Basal cell carcinoma forms in the outer layer of the skin, called the epidermis. There is some debate about from which cells the cancer originates, but recent research points to epidermal stem cells as the culprit. The cancer was named after basal cells located in the lower part of the epidermis as the cancer cells look like basal cells under a microscope.
Basal cell carcinoma is one of the most common forms of skin cancer worldwide. According to the American Cancer Society, about 5.4 million basal and squamous cell skin cancers are diagnosed each year and approximately 8 out of 10 of those are basal cell carcinoma. But where does it originate and how does it form?
How it forms
Most basal cell carcinomas are a result of long-time, repeated sun-exposure or occasional intense sun-exposure. That’s why the cancer is most common on areas of the skin regularly exposed to the sun, including the face, neck, scalp, shoulders, back and ears. Other rarer causes include exposure to radiation (especially arsenic), open sores that won’t heal, vaccinations or chronic inflammatory skin conditions.

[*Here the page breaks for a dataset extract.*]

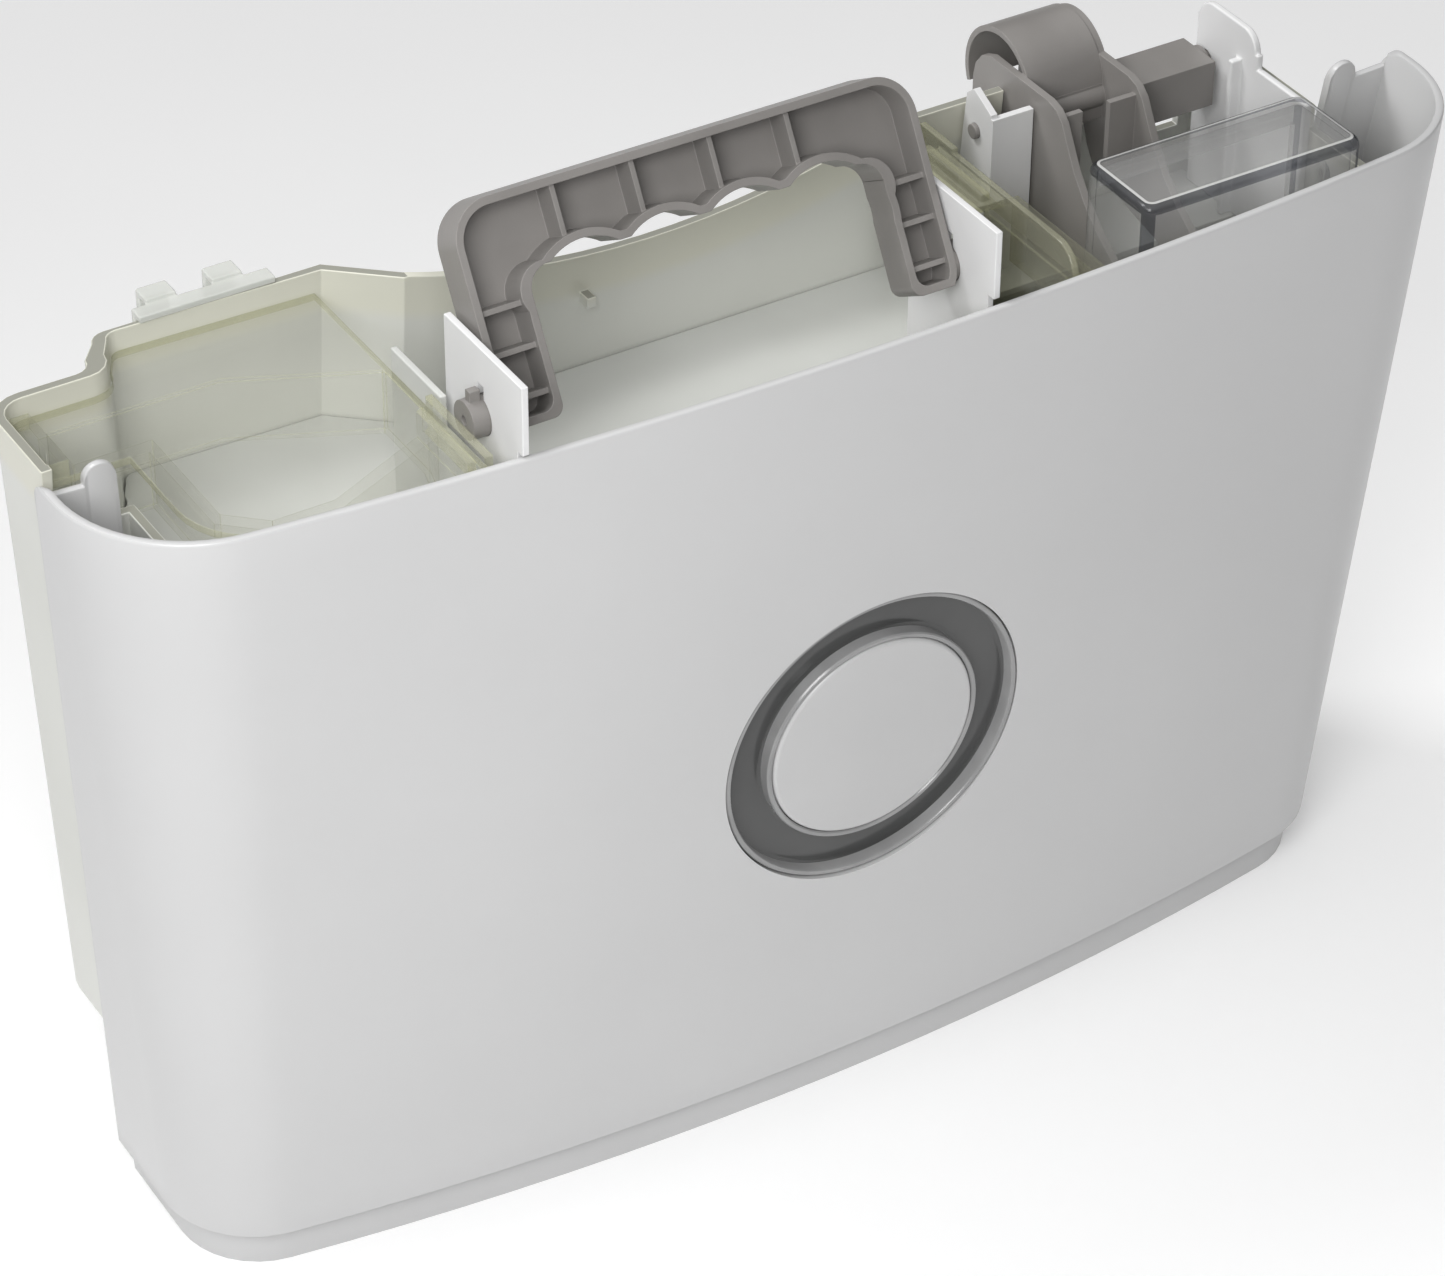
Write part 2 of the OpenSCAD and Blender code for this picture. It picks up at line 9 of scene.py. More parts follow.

Anyone can develop this type of cancer but it is more common in light-skinned individuals with blonde or red hair and light green or blue eyes. It most frequently occurs in elderly males, but it can also occur in younger males and females. If a family has a history of basal cell naevus syndrome, Bazex-Dupré-Christol syndrome, Rombo syndrome, Oley syndrome or xeroderma pigmentosum they are at a greater risk for developing the cancer.
Basal cell carcinoma typically presents itself as:
· a waxy or pearly white bump or nodule on the face, ears or neck. These bumps may bleed or develop a crust.
· brown, blue or black lesions or pigmented areas with slightly raised, translucent borders.
· a slowly growing flat, brown or red patch that can look similar to eczema.
· a pink growth with an indented center. As it grows, tiny blood vessels may be visible.
· an open sore that won’t heal and may bleed, ooze and crust.
· a waxy looking scar or a thickening of skin tissue. This is rarer and a sign of infiltrative or morpheaform basal cell cancers.
In general, basal cell carcinoma is a slow growing cancer and it is rare for it to metastasize to other areas of the body. It will usually only spread to surrounding tissues in the skin or bone.
After a doctor examines the carcinoma, a biopsy is needed to confirm the cancer. If tumor cells are visible, treatment is required. Treatment will vary based on the type, size, depth and location of the carcinoma as well as individual patient concerns. The cancer is most commonly treated through surgery on an outpatient basis in a physician’s clinic or office.
Learn more about treatment options in our previous post.
Limiting time spent in the sun, wearing sunscreen and protective clothing and checking the skin regularly for new spots or moles is the key to preventing and catching basal cell carcinoma early. If you have any suspicions about any marks, lesions or bumps on your skin, be sure to contact a doctor immediately for a second opinion. While basal cell carcinoma is rarely a life-threatening cancer, it can still pose a serious risk to your skin and, in some instances, bone and cartilage, if left untreated.